*Extracted material*:
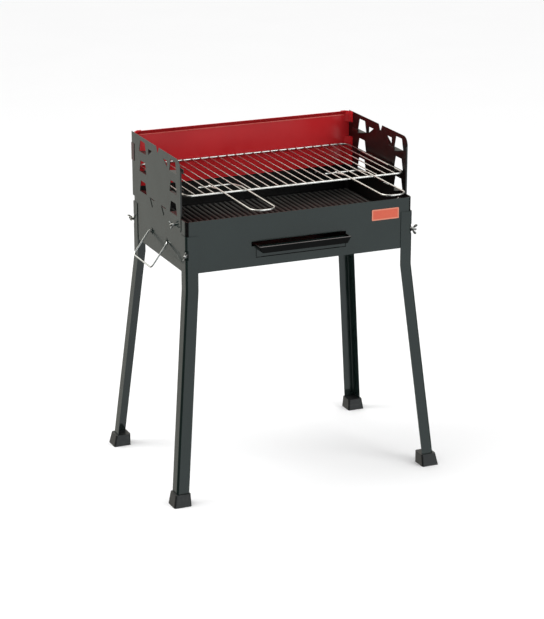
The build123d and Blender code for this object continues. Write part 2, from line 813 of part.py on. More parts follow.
pad_inner = corner_radius
pad_outer = corner_radius + leg_sheet
pad_bottom = pad_center - pad_height / 2
inner_line = arc_x + arc_y + pad_inner * sqrt(2)
outer_line = arc_x + arc_y + pad_outer * sqrt(2)
pad_outline = [
    (leg_corner_x, outer_line - leg_corner_x),
    (outer_line - leg_corner_y, leg_corner_y),
    (inner_line - half_depth, half_depth),
    (half_width, inner_line - half_width),
]
pad_cut = [
    (leg_corner_x, outer_line - leg_corner_x),
    (leg_corner_x, leg_corner_y),
    (outer_line - leg_corner_y, leg_corner_y),
]
head_seat = sqrt((corner_radius - body_sheet) ** 2 - bolt_head_radius**2)
nut_rolls = {"front_left": 70.0, "front_right": 65.0, "rear_left": 50.0, "rear_right": 110.0}
for name, (sign_x, sign_y) in corners.items():
    with BuildPart() as leg:
        with BuildSketch(level.offset(leg_knee)):
            leg_section(sign_x, sign_y, 0)
        with BuildSketch(level.offset(foot_sole)):
            leg_section(sign_x, sign_y, 1 - foot_sole / leg_knee)
        loft(ruled=True)
        with BuildSketch(level.offset(leg_knee)):
            leg_section(sign_x, sign_y, 0)
        extrude(amount=leg_top - leg_knee)
        # The corner is pressed flat where the bolt passes.
        with BuildSketch(level.offset(pad_bottom)):
            polygon(*[(sign_x * u, sign_y * v) for u, v in pad_cut])
        extrude(amount=pad_height, mode=Mode.SUBTRACT)
        with BuildSketch(level.offset(pad_bottom)):
            polygon(*[(sign_x * u, sign_y * v) for u, v in pad_outline])
        extrude(amount=pad_height)
        with BuildSketch(corner_plane(sign_x, sign_y, 0, pad_center)):
            Circle(bolt_radius + bolt_hole_gap)
        extrude(amount=pad_outer + leg_sheet, mode=Mode.SUBTRACT)
    leg.part.label = f"leg_{name}"
    export_step(leg.part, f"parts/leg_{name}.step")

    with BuildPart() as foot:
        with BuildSketch(level):
            foot_section(sign_x, sign_y, 0, foot_base)
        with BuildSketch(level.offset(foot_height)):
            foot_section(sign_x, sign_y, foot_height, foot_top)
        loft(ruled=True)
        add(leg.part, mode=Mode.SUBTRACT)
    foot.part.label = f"foot_{name}"
    export_step(foot.part, f"parts/foot_{name}.step")

    leg_bolt = bolt(
        corner_plane(sign_x, sign_y, head_seat - fit_gap, pad_center),
        pad_outer - head_seat + fit_gap + bolt_reach,
    )
    leg_bolt.part.label = f"leg_bolt_{name}"
    export_step(leg_bolt.part, f"parts/leg_bolt_{name}.step")

    leg_nut = wing_nut(corner_plane(sign_x, sign_y, pad_outer, pad_center, nut_rolls[name]))
    leg_nut.part.label = f"wing_nut_{name}"
    export_step(leg_nut.part, f"parts/wing_nut_{name}.step")

# ---- Side guard bolts and wing nuts ------------------------------------------------------------------
guard_nut_rolls = {"left": 60.0, "right": 70.0}
for name, sign in sides.items():
    guard_bolt = bolt(
        guard_plane(sign, inner_half_width), body_sheet + guard_sheet + guard_bolt_reach
    )
    guard_bolt.part.label = f"guard_bolt_{name}"
    export_step(guard_bolt.part, f"parts/guard_bolt_{name}.step")

    guard_nut = wing_nut(guard_plane(sign, guard_outer, guard_nut_rolls[name]), guard_nut_size)
    guard_nut.part.label = f"wing_nut_guard_{name}"
    export_step(guard_nut.part, f"parts/wing_nut_guard_{name}.step")
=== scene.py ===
import json
import math

import bpy
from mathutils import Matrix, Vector


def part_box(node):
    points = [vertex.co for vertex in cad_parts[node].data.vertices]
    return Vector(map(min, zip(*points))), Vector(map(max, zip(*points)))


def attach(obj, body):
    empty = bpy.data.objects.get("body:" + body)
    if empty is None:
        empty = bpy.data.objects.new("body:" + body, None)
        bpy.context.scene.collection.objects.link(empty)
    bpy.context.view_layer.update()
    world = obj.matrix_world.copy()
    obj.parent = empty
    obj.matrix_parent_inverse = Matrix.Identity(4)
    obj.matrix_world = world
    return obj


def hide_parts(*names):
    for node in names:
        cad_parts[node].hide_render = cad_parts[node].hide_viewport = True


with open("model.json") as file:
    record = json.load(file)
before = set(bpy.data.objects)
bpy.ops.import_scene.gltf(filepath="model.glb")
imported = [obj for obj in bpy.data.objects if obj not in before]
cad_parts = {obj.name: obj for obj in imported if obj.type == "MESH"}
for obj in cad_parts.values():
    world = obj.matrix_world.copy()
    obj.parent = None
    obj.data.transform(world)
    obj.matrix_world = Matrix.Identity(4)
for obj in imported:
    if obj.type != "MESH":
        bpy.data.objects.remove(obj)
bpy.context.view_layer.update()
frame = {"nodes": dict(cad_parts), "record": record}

MM = 0.001
CORNERS = {"front_left": (-1, -1), "front_right": (1, -1), "rear_left": (-1, 1), "rear_right": (1, 1)}
SIDES = {"left": -1, "right": 1}
shell_low, shell_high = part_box("firebox_shell")
body_y = (shell_low.y + shell_high.y) / 2
half_depth = shell_high.y - body_y


# ---- Node helpers -------------------------------------------------------------------------------
# The owner of a node is a material or the world.
def new_material(name):
    """An empty node material with its Principled shader wired to the output."""
    material = bpy.data.materials.new(name)
    material.use_nodes = True
    nodes = material.node_tree.nodes
    nodes.clear()
    output = nodes.new("ShaderNodeOutputMaterial")
    shader = nodes.new("ShaderNodeBsdfPrincipled")
    link(material, shader.outputs["BSDF"], output.inputs["Surface"])
    return material, shader


def link(owner, source, target):
    """Joins one socket to another."""
    owner.node_tree.links.new(source, target)


def object_point(material):
    """The surface point in the frame's own metres."""
    return material.node_tree.nodes.new("ShaderNodeTexCoord").outputs["Object"]


def separated(owner, vector):
    """The outputs X, Y and Z of a vector."""
    node = owner.node_tree.nodes.new("ShaderNodeSeparateXYZ")
    link(owner, vector, node.inputs["Vector"])
    return node.outputs


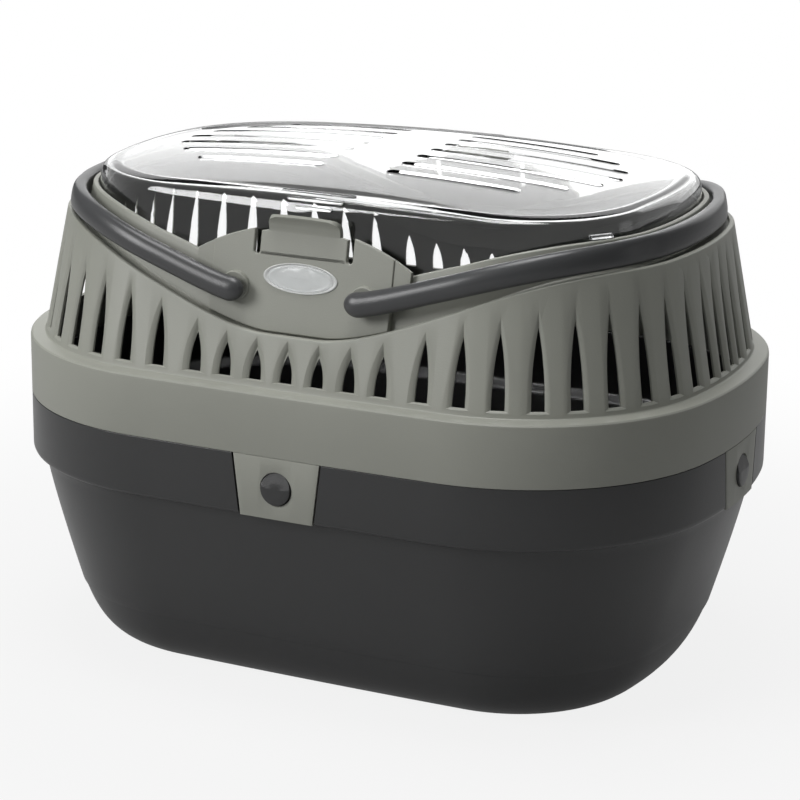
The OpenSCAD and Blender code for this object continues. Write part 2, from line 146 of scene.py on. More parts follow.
def circle(count):
    return np.radians(np.linspace(0, 360, count, endpoint=False))


def solid(name, verts, faces, sharp=32.0):
    """A smooth-shaded mesh object from millimetre points, with edges over the sharp angle kept crisp."""
    mesh = bpy.data.meshes.new(name)
    mesh.from_pydata((np.asarray(verts, float) * MM).tolist(), [], faces)
    mesh.validate()
    inner = bmesh.new()
    inner.from_mesh(mesh)
    if inner.calc_volume(signed=True) < 0:
        bmesh.ops.reverse_faces(inner, faces=inner.faces)
        inner.to_mesh(mesh)
    inner.free()
    piece = bpy.data.objects.new(name.replace(" ", "_"), mesh)
    bpy.context.collection.objects.link(piece)
    mesh.shade_smooth()
    mesh.set_sharp_from_angle(angle=radians(sharp))
    return piece


def skin(name, rings, loop=False, sharp=32.0):
    """A skin over a stack of rings, closed on itself or capped flat at both ends."""
    count = len(rings[0])
    depth = len(rings)
    verts = np.concatenate([np.asarray(ring, float) for ring in rings])
    j, i = np.meshgrid(np.arange(depth if loop else depth - 1), np.arange(count), indexing="ij")
    up = (j + 1) % depth
    on = (i + 1) % count
    corners = [j * count + i, j * count + on, up * count + on, up * count + i]
    faces = np.stack(corners, -1).reshape(-1, 4).tolist()
    if not loop:
        faces += [list(range(count))[::-1], [(depth - 1) * count + k for k in range(count)]]
    return solid(name, verts, faces, sharp)


def level(turns, inset, height):
    return np.column_stack([plan(turns, inset), np.full(len(turns), float(height))])


def plain(piece):
    """The finished mesh of a piece, with its modifiers applied and removed."""
    bpy.context.view_layer.update()
    finished = piece.evaluated_get(bpy.context.evaluated_depsgraph_get())
    mesh = bpy.data.meshes.new_from_object(finished)
    piece.modifiers.clear()
    piece.data = mesh
    return piece


def carve(piece, cutters, sharp=32.0):
    """Cuts each cutter out of the piece and throws the cutters away."""
    for cutter in cutters:
        cut = piece.modifiers.new("cut", "BOOLEAN")
        cut.operation = "DIFFERENCE"
        cut.object = cutter
        cut.solver = "EXACT"
    plain(piece)
    for cutter in cutters:
        bpy.data.objects.remove(cutter)
    piece.data.shade_smooth()
    piece.data.set_sharp_from_angle(angle=radians(sharp))
    return piece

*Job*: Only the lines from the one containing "guard_outer, guard_nut_rolls[name]), guard_nut_size)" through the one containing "half_depth = shell_high.y - body_y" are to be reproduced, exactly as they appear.

*Correct answer*:
    guard_nut = wing_nut(guard_plane(sign, guard_outer, guard_nut_rolls[name]), guard_nut_size)
    guard_nut.part.label = f"wing_nut_guard_{name}"
    export_step(guard_nut.part, f"parts/wing_nut_guard_{name}.step")
=== scene.py ===
import json
import math

import bpy
from mathutils import Matrix, Vector


def part_box(node):
    points = [vertex.co for vertex in cad_parts[node].data.vertices]
    return Vector(map(min, zip(*points))), Vector(map(max, zip(*points)))


def attach(obj, body):
    empty = bpy.data.objects.get("body:" + body)
    if empty is None:
        empty = bpy.data.objects.new("body:" + body, None)
        bpy.context.scene.collection.objects.link(empty)
    bpy.context.view_layer.update()
    world = obj.matrix_world.copy()
    obj.parent = empty
    obj.matrix_parent_inverse = Matrix.Identity(4)
    obj.matrix_world = world
    return obj


def hide_parts(*names):
    for node in names:
        cad_parts[node].hide_render = cad_parts[node].hide_viewport = True


with open("model.json") as file:
    record = json.load(file)
before = set(bpy.data.objects)
bpy.ops.import_scene.gltf(filepath="model.glb")
imported = [obj for obj in bpy.data.objects if obj not in before]
cad_parts = {obj.name: obj for obj in imported if obj.type == "MESH"}
for obj in cad_parts.values():
    world = obj.matrix_world.copy()
    obj.parent = None
    obj.data.transform(world)
    obj.matrix_world = Matrix.Identity(4)
for obj in imported:
    if obj.type != "MESH":
        bpy.data.objects.remove(obj)
bpy.context.view_layer.update()
frame = {"nodes": dict(cad_parts), "record": record}

MM = 0.001
CORNERS = {"front_left": (-1, -1), "front_right": (1, -1), "rear_left": (-1, 1), "rear_right": (1, 1)}
SIDES = {"left": -1, "right": 1}
shell_low, shell_high = part_box("firebox_shell")
body_y = (shell_low.y + shell_high.y) / 2
half_depth = shell_high.y - body_y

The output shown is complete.